Fourth, none of this is altered by the fact that no relief position was bulletined or established at the time the relief day was assigned. The terms of the Memorandum of Agreement indicate that there could be no assigned relief until after the rest days were assigned since it required that bulletin for relief should specify the day of relief for each of the positions that were to be relieved and also the relief day of the relief clerk and the rate of pay of each position. Therefore, the relief days of the positions to be relieved became fixed and static at the time they were assigned.


It appears therefore that the Carrier could not after the original assignment to Penland of Monday as his rest day, in the absence of mutual agreement, have assigned to him any day as his rest day except Monday without violating Rule 54 as implemented by the Memorandum of Agreement referred to.

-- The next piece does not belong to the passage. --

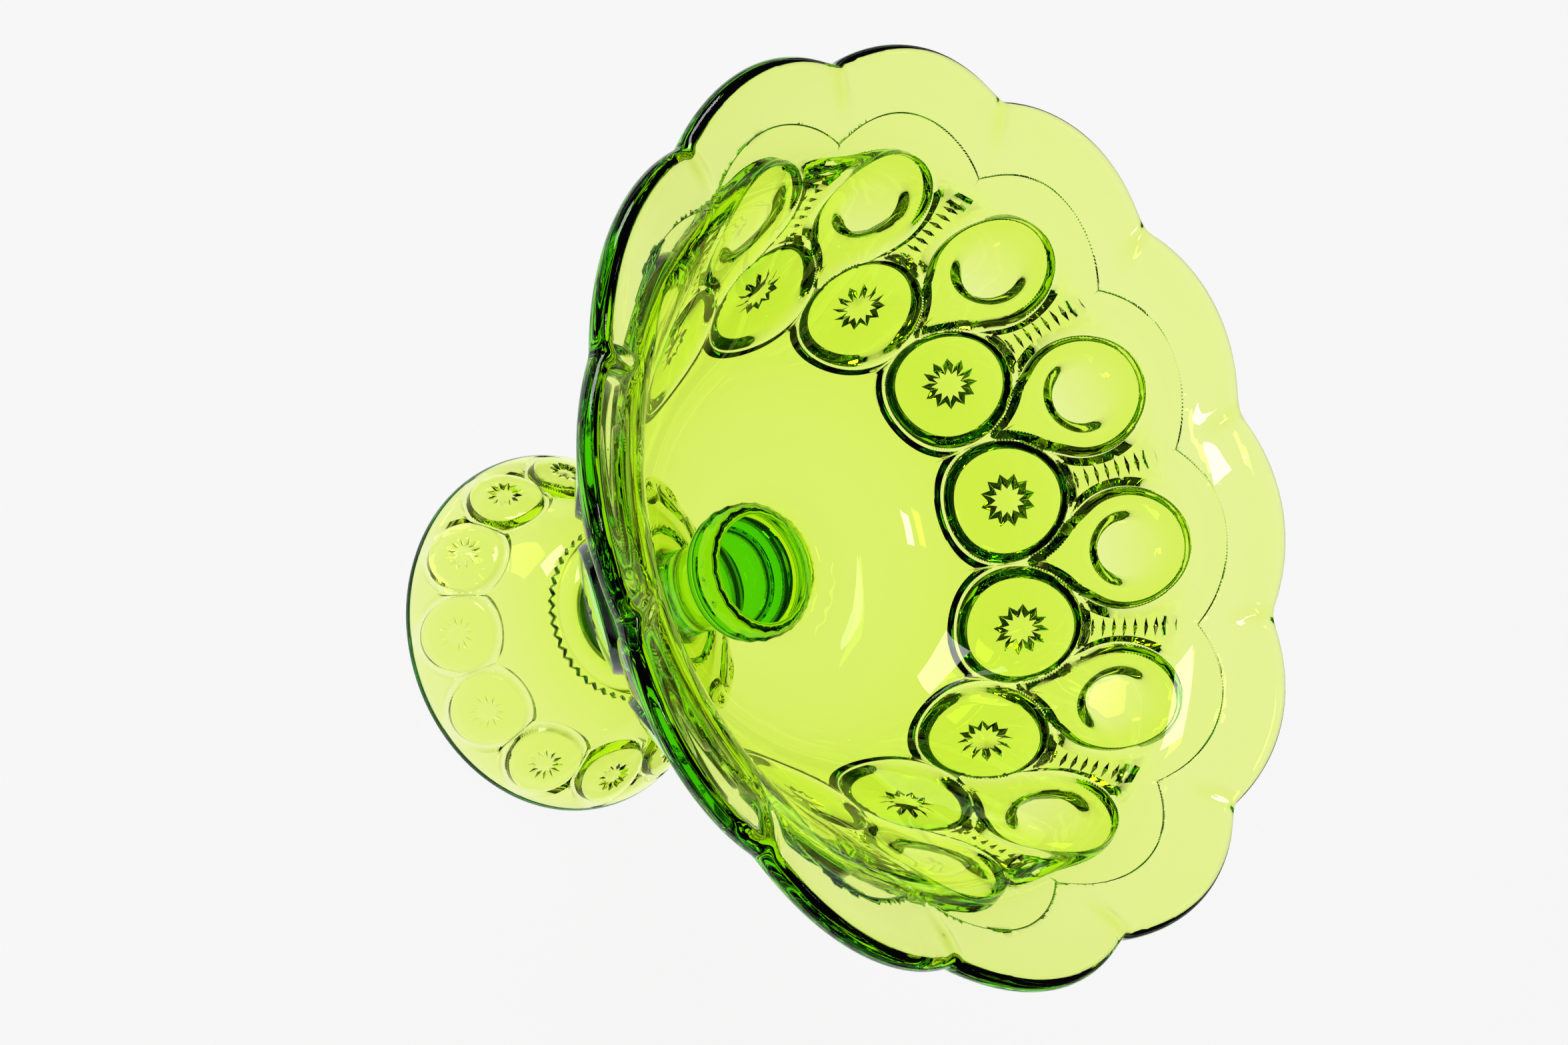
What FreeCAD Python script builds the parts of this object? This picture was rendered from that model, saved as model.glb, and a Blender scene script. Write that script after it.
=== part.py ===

FINDINGS: The Third Division of the Adjustment Board, after giving the parties to this dispute due notice of hearing thereon, and upon the whole record and all the evidence, finds and holds:


That the Carrier and the Employes involved in this dispute are respectively carrier and employes within the meaning of the Railway Labor Act, as approved June 21, 1934;


That this Division of the Adjustment Board has jurisdiction over the dispute involved herein; and


    That the claim has not been sustained.


                  AWARD


    Claim denied.


                NATIONAL RAILROAD ADJUSTMENT BOARD By Order of Third Division


ATTEST: H. A. Johnson
Secretary

Dated at Chicago, Illinois, this 28th day of May, 1948.